:: EXERCISE PROMPT ::
Your task is to return, exactly, the run of lines starting at the line holding "Continue the OpenSCAD" and ending at the line holding "import random", both ends included and no other lines.

:: ENTRIES SHOWN ::
□ □ □ □

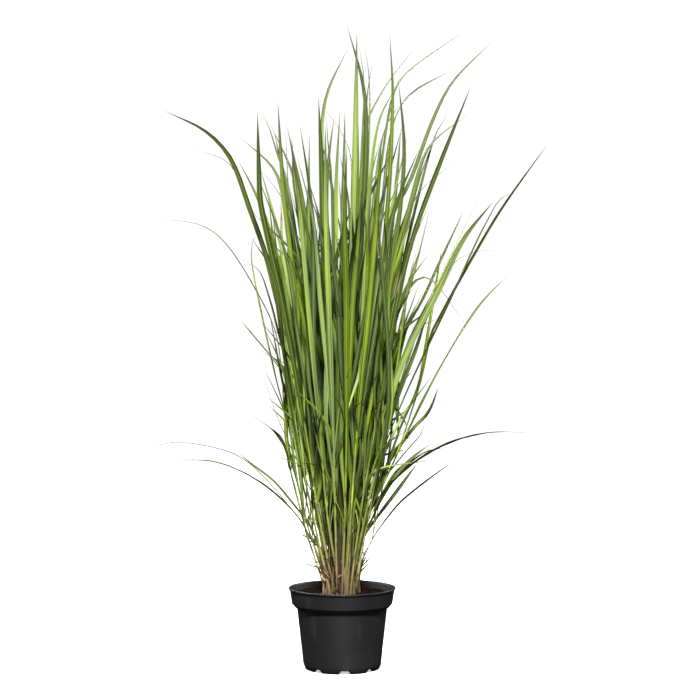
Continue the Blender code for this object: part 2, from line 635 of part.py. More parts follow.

□ □ □ □

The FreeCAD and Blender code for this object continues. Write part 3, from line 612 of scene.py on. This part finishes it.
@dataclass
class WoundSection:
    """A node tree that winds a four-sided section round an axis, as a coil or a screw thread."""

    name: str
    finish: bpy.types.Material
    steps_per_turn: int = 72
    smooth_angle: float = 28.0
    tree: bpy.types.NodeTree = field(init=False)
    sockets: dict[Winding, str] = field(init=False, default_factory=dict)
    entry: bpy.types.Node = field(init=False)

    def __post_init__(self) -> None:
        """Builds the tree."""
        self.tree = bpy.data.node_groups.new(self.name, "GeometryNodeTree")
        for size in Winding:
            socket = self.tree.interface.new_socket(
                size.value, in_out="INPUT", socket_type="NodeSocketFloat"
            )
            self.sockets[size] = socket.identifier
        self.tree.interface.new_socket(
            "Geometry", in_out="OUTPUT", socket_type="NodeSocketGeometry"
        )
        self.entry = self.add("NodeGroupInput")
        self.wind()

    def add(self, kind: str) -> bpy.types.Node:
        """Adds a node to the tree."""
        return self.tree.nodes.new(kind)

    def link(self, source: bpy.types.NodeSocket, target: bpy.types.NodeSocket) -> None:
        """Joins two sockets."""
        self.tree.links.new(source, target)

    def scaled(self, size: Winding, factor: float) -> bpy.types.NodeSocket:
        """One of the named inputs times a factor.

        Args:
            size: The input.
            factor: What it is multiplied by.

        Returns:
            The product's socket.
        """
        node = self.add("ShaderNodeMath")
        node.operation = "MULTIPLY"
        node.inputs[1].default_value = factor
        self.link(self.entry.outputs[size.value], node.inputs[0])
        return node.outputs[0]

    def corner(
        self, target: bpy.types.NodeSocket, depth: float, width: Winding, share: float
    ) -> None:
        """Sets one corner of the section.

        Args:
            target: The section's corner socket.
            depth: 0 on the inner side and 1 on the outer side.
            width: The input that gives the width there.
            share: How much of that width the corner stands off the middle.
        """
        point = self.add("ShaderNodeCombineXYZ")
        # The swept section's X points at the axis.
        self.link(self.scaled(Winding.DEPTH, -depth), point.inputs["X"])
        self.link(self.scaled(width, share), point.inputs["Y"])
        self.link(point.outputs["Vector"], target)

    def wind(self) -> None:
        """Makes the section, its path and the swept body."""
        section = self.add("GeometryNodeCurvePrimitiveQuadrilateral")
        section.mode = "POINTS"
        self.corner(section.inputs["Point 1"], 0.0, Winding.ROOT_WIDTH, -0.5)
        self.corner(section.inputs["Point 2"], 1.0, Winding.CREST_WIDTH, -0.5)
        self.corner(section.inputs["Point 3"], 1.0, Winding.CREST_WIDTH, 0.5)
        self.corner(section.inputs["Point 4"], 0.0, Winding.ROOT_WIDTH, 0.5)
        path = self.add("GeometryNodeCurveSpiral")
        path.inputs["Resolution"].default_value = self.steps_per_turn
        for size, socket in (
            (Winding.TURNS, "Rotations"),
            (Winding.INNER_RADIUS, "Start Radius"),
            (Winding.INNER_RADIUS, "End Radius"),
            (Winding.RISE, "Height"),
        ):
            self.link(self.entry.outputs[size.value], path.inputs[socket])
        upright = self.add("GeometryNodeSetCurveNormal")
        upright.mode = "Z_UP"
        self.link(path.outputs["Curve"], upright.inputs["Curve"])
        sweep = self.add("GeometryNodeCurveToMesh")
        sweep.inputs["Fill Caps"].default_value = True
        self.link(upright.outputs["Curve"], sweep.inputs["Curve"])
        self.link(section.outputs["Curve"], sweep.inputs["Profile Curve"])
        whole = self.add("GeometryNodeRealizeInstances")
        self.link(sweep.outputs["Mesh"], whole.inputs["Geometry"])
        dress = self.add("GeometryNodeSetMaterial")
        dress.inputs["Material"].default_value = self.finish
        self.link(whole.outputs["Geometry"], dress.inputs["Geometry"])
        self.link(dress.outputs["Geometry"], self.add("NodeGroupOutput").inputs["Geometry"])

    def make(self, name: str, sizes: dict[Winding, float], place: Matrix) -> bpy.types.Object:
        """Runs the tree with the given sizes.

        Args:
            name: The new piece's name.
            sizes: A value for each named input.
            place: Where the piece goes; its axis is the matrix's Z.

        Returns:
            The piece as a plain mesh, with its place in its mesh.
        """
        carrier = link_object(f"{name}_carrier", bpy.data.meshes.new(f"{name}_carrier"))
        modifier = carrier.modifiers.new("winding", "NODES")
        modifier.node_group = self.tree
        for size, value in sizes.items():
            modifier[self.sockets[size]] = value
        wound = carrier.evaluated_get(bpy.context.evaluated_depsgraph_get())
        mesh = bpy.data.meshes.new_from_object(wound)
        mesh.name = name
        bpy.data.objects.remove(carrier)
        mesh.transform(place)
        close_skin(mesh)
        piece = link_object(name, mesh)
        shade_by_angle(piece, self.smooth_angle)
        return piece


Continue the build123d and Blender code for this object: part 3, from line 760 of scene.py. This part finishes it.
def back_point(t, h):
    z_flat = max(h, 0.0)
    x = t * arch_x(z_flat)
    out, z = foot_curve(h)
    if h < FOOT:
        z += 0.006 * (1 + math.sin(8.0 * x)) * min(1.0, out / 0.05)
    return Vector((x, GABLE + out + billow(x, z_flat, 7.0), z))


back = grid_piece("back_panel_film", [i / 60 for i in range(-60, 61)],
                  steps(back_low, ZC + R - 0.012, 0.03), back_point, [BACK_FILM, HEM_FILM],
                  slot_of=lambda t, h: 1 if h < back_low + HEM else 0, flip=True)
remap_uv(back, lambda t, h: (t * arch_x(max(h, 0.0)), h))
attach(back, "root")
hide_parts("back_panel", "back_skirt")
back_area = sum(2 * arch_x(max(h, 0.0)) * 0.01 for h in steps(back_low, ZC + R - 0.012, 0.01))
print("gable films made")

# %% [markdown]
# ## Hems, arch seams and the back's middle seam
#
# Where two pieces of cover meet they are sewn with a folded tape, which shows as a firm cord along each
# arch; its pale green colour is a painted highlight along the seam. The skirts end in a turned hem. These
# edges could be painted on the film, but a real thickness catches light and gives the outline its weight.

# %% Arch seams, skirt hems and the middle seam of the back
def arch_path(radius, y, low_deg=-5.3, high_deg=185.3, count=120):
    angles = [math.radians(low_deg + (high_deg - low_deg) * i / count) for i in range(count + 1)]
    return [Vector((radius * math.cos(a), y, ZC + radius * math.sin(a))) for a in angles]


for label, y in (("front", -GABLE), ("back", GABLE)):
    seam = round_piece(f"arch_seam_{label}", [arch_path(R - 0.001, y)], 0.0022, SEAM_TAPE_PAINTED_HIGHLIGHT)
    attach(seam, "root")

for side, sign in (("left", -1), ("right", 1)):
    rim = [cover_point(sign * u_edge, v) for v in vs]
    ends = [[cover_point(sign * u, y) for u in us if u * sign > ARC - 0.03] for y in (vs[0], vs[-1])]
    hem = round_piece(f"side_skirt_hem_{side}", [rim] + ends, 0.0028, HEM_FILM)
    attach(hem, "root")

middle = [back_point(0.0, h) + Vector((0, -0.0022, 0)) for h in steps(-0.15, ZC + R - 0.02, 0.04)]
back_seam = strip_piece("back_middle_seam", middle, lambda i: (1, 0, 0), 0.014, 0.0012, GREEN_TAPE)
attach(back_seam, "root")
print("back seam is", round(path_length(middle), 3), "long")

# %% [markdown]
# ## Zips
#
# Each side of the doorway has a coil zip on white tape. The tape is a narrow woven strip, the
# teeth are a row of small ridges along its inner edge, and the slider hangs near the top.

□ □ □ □

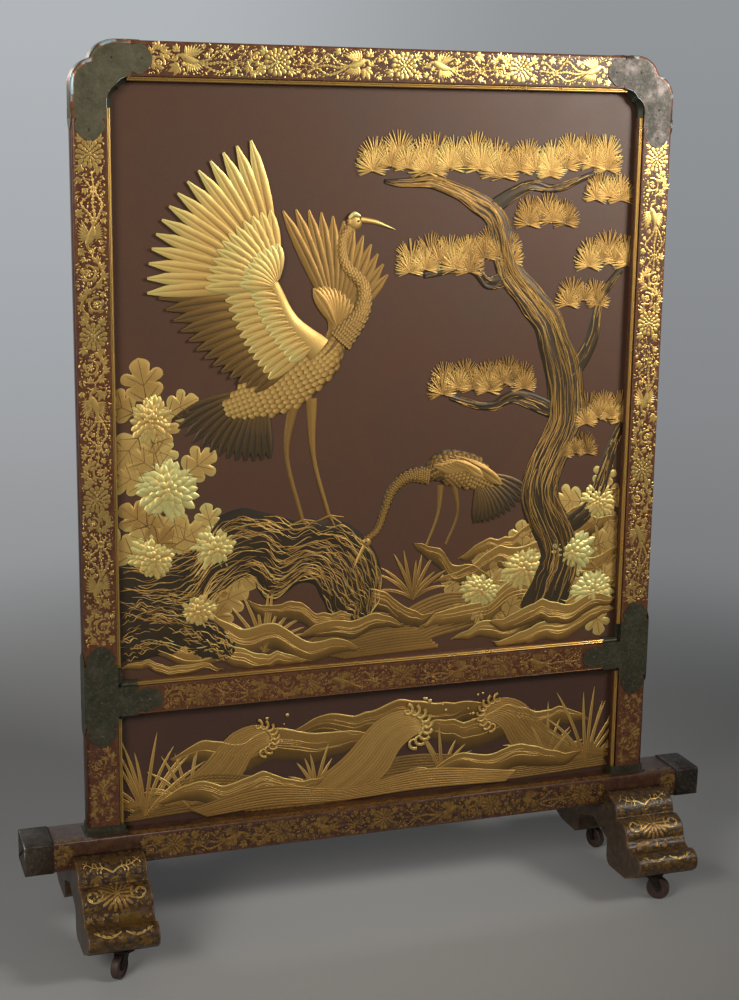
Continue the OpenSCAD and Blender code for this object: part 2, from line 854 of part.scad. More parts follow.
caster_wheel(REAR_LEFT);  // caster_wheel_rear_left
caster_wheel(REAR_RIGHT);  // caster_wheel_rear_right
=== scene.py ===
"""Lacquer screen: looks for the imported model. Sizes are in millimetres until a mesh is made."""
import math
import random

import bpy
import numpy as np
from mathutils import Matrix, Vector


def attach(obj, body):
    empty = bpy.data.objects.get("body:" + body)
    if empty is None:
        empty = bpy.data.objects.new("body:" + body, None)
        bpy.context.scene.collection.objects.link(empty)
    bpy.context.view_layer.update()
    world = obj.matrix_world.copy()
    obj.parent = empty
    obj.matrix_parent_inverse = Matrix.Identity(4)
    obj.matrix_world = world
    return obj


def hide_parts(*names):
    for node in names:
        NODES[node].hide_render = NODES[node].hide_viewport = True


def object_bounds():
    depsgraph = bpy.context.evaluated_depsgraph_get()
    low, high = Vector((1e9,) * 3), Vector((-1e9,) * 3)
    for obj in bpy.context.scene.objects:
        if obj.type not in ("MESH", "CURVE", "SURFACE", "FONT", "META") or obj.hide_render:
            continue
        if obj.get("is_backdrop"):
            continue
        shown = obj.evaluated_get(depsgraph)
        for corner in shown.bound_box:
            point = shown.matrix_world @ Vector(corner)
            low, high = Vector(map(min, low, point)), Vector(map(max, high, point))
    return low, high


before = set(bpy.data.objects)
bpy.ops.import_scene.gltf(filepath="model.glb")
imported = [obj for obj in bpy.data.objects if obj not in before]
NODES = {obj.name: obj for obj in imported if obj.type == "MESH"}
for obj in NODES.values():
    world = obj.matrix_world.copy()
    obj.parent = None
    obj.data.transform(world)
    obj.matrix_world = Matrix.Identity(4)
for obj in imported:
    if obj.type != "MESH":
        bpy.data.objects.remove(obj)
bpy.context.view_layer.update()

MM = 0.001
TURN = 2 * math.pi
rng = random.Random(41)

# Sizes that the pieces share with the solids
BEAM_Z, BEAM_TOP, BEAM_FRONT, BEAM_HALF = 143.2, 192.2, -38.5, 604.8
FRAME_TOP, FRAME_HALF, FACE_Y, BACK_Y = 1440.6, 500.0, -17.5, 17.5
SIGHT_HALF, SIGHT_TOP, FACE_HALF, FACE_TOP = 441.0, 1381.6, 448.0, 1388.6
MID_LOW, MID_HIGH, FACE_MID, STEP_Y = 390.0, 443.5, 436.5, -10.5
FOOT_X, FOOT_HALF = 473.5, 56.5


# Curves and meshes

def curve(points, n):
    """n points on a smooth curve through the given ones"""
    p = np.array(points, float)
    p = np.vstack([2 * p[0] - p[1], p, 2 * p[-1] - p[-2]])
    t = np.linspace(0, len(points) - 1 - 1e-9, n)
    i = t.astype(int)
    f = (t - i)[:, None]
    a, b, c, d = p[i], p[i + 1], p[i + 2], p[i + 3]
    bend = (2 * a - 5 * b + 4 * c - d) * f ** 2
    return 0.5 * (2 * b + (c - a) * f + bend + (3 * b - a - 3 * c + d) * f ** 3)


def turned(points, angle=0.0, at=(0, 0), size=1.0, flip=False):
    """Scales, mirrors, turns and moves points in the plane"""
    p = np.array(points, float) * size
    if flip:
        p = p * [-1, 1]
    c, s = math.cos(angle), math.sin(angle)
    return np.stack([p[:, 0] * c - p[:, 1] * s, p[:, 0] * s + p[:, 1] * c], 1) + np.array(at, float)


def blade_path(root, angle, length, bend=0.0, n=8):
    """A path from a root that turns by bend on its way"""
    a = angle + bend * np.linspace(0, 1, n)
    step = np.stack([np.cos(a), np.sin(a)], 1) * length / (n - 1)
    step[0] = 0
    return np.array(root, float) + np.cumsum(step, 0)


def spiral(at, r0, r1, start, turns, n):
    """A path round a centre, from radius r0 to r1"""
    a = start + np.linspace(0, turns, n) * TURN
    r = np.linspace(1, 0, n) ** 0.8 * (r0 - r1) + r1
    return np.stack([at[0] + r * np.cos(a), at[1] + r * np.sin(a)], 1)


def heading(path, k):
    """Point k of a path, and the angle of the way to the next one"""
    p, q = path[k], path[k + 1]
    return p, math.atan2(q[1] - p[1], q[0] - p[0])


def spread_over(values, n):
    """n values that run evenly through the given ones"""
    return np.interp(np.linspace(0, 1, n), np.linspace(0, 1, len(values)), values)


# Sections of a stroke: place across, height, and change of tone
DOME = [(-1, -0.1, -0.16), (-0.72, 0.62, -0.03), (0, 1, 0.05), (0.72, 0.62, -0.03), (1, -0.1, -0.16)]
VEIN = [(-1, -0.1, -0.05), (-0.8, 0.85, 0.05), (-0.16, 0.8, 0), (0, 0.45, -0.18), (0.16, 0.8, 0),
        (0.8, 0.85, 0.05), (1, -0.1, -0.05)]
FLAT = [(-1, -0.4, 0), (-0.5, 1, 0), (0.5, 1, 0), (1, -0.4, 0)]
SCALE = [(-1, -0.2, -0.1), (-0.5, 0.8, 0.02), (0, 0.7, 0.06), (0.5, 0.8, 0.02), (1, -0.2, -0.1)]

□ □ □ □

:: THE COMPLETED TASK ::
Continue the OpenSCAD and Blender code for this object: part 2, from line 854 of part.scad. More parts follow.
caster_wheel(REAR_LEFT);  // caster_wheel_rear_left
caster_wheel(REAR_RIGHT);  // caster_wheel_rear_right
=== scene.py ===
"""Lacquer screen: looks for the imported model. Sizes are in millimetres until a mesh is made."""
import math
import random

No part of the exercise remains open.